The CPU is loaded quite heavily at that, especially when it comes to the current version of ATI Avivo and H.264, but that’s not a serious problem considering how much computing power modern dual-core CPUs provide. Still, we can’t explain why Avivo is very fast at decoding H.264 and WMV HD video with a resolution of 1280x720 pixels, but slows down when the resolution is increased to 1920x1080. It may be a hardware problem (some bottleneck in the Avivo architecture that shows up at high bit-rates and resolutions) or a software one (related to the noise reduction and detail enhancement algorithms that can’t be disabled).

Both technologies offload the CPU to an acceptable level, but Avivo provides a somewhat sharper and less noisy picture than PureVideo HD at the default settings. The latter, however, makes up for that by providing more flexible options to reduce noise and improve detailedness.

Video playback performance of graphics cards from different price categories varies in a rather small range, yet we can make some points here. First, this performance depends on the graphics core frequency, specifically on the frequency of the pixel shader processors. This explains the record-breaking results of the GeForce 8800 series whose shader processors are clocked at frequencies above 1GHz. It is also clear that a rather small number of shader processors are actually employed – just compare the results of the Radeon X1950 XTX against the Radeon X1650 Pro or the GeForce 7900 GS against the GeForce 7600 GT. Such parameters as the amount and frequency of graphics memory or the width of the graphics memory bus do not influence performance of the hardware video processor much.

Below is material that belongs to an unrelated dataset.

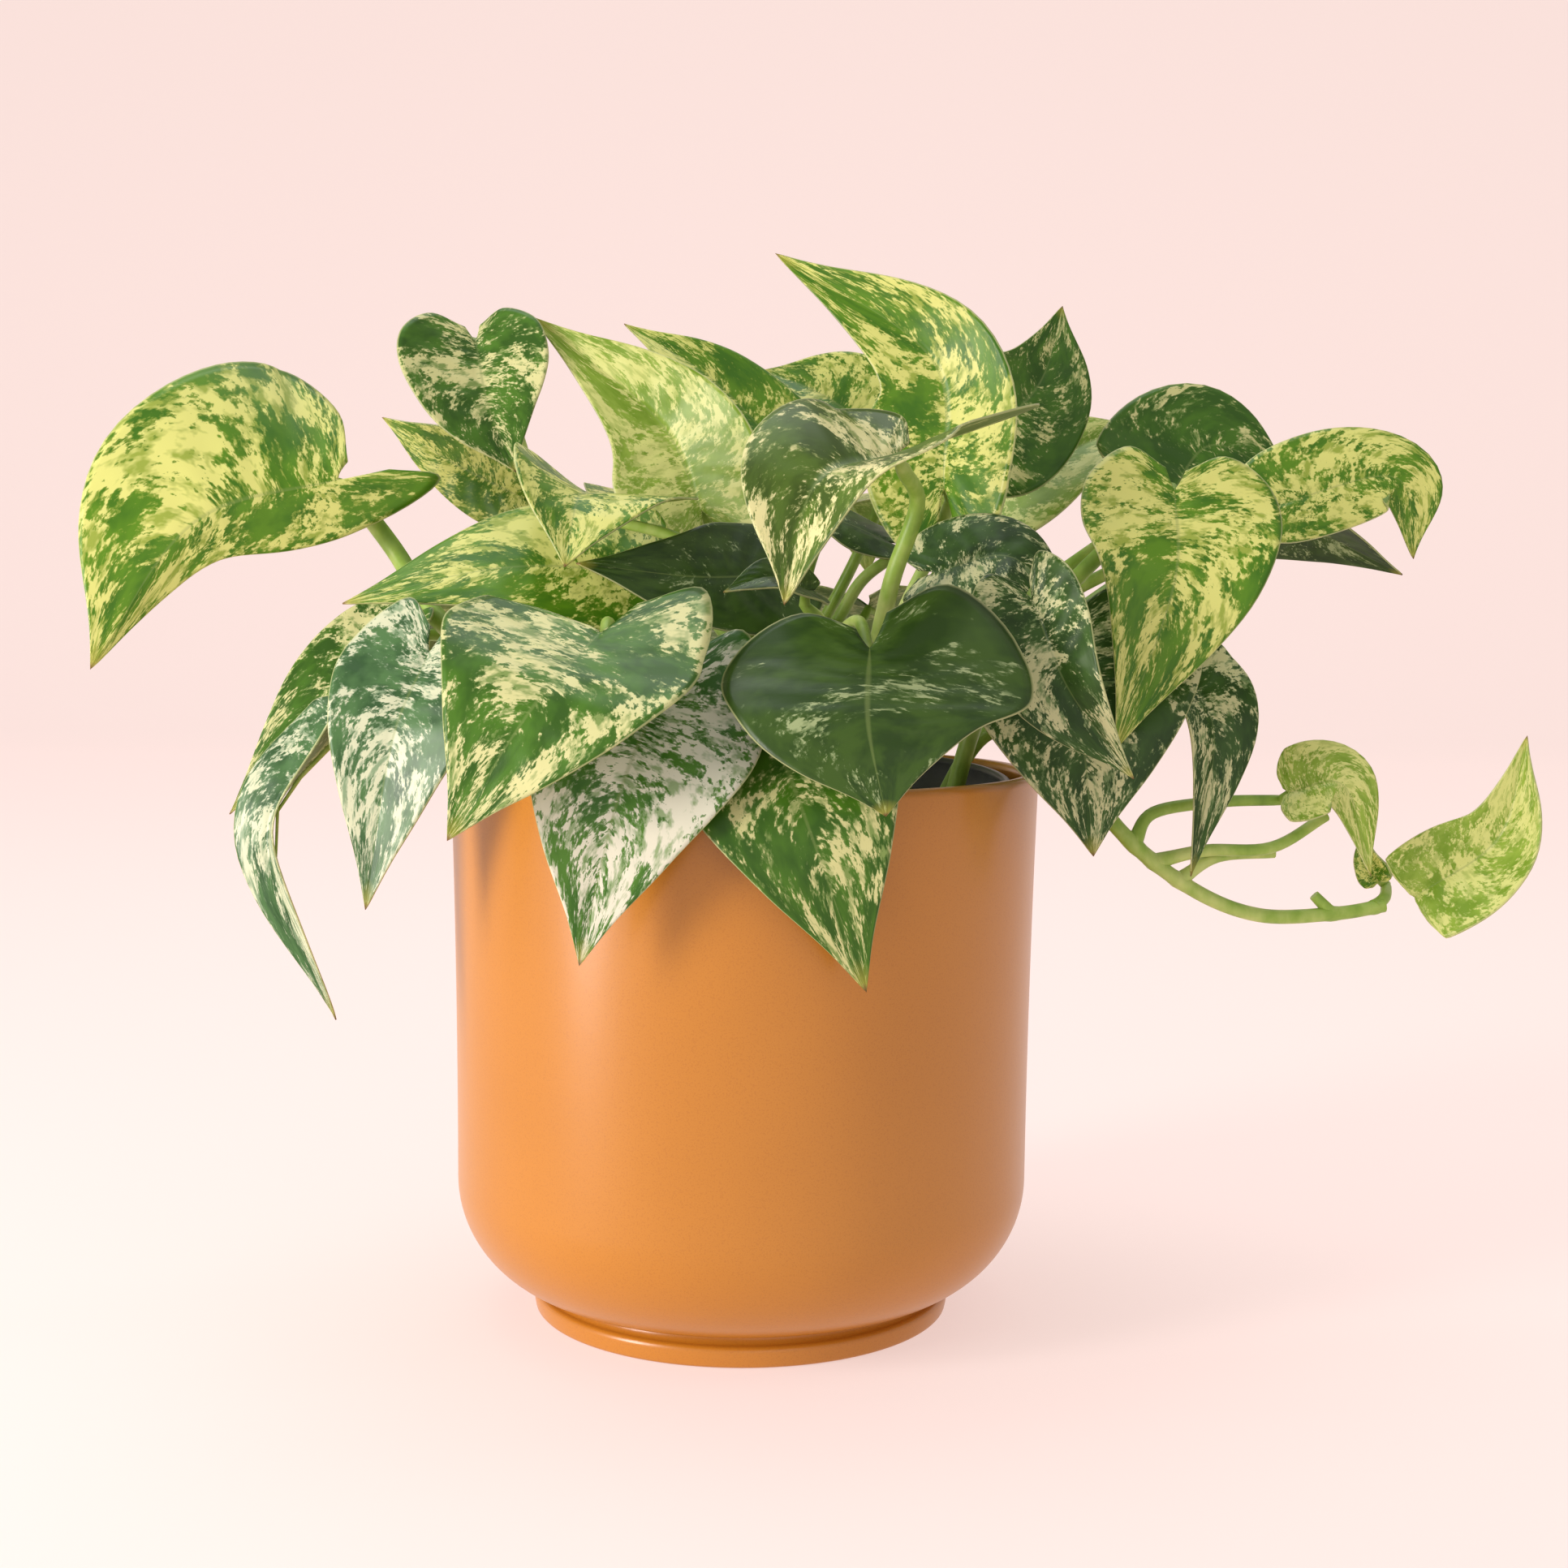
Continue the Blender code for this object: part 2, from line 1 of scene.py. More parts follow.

The entry-level solutions are different. Such graphics cards either have slow memory with a narrow memory bus like the GeForce 7300 GS or have few pixel processors on board like the Radeon X1300 Pro. Their video processors are thus greatly constrained and do not suit well for playing HD formats with a high bit-rate or resolution, especially if you’ve got a single-core CPU. The rest of today’s graphics cards, from the modest Radeon X1600 Pro and GeForce 7600 GT to the ragingly fast Radeon X1950 XTX and GeForce 8800 GTX, do their job well.

So, the choice of the graphics card for a multimedia center is in fact determined by such factors as noise and your desire to play games. If you don’t want to build a gaming station, you can do quite well without a GeForce 8800-class graphics card.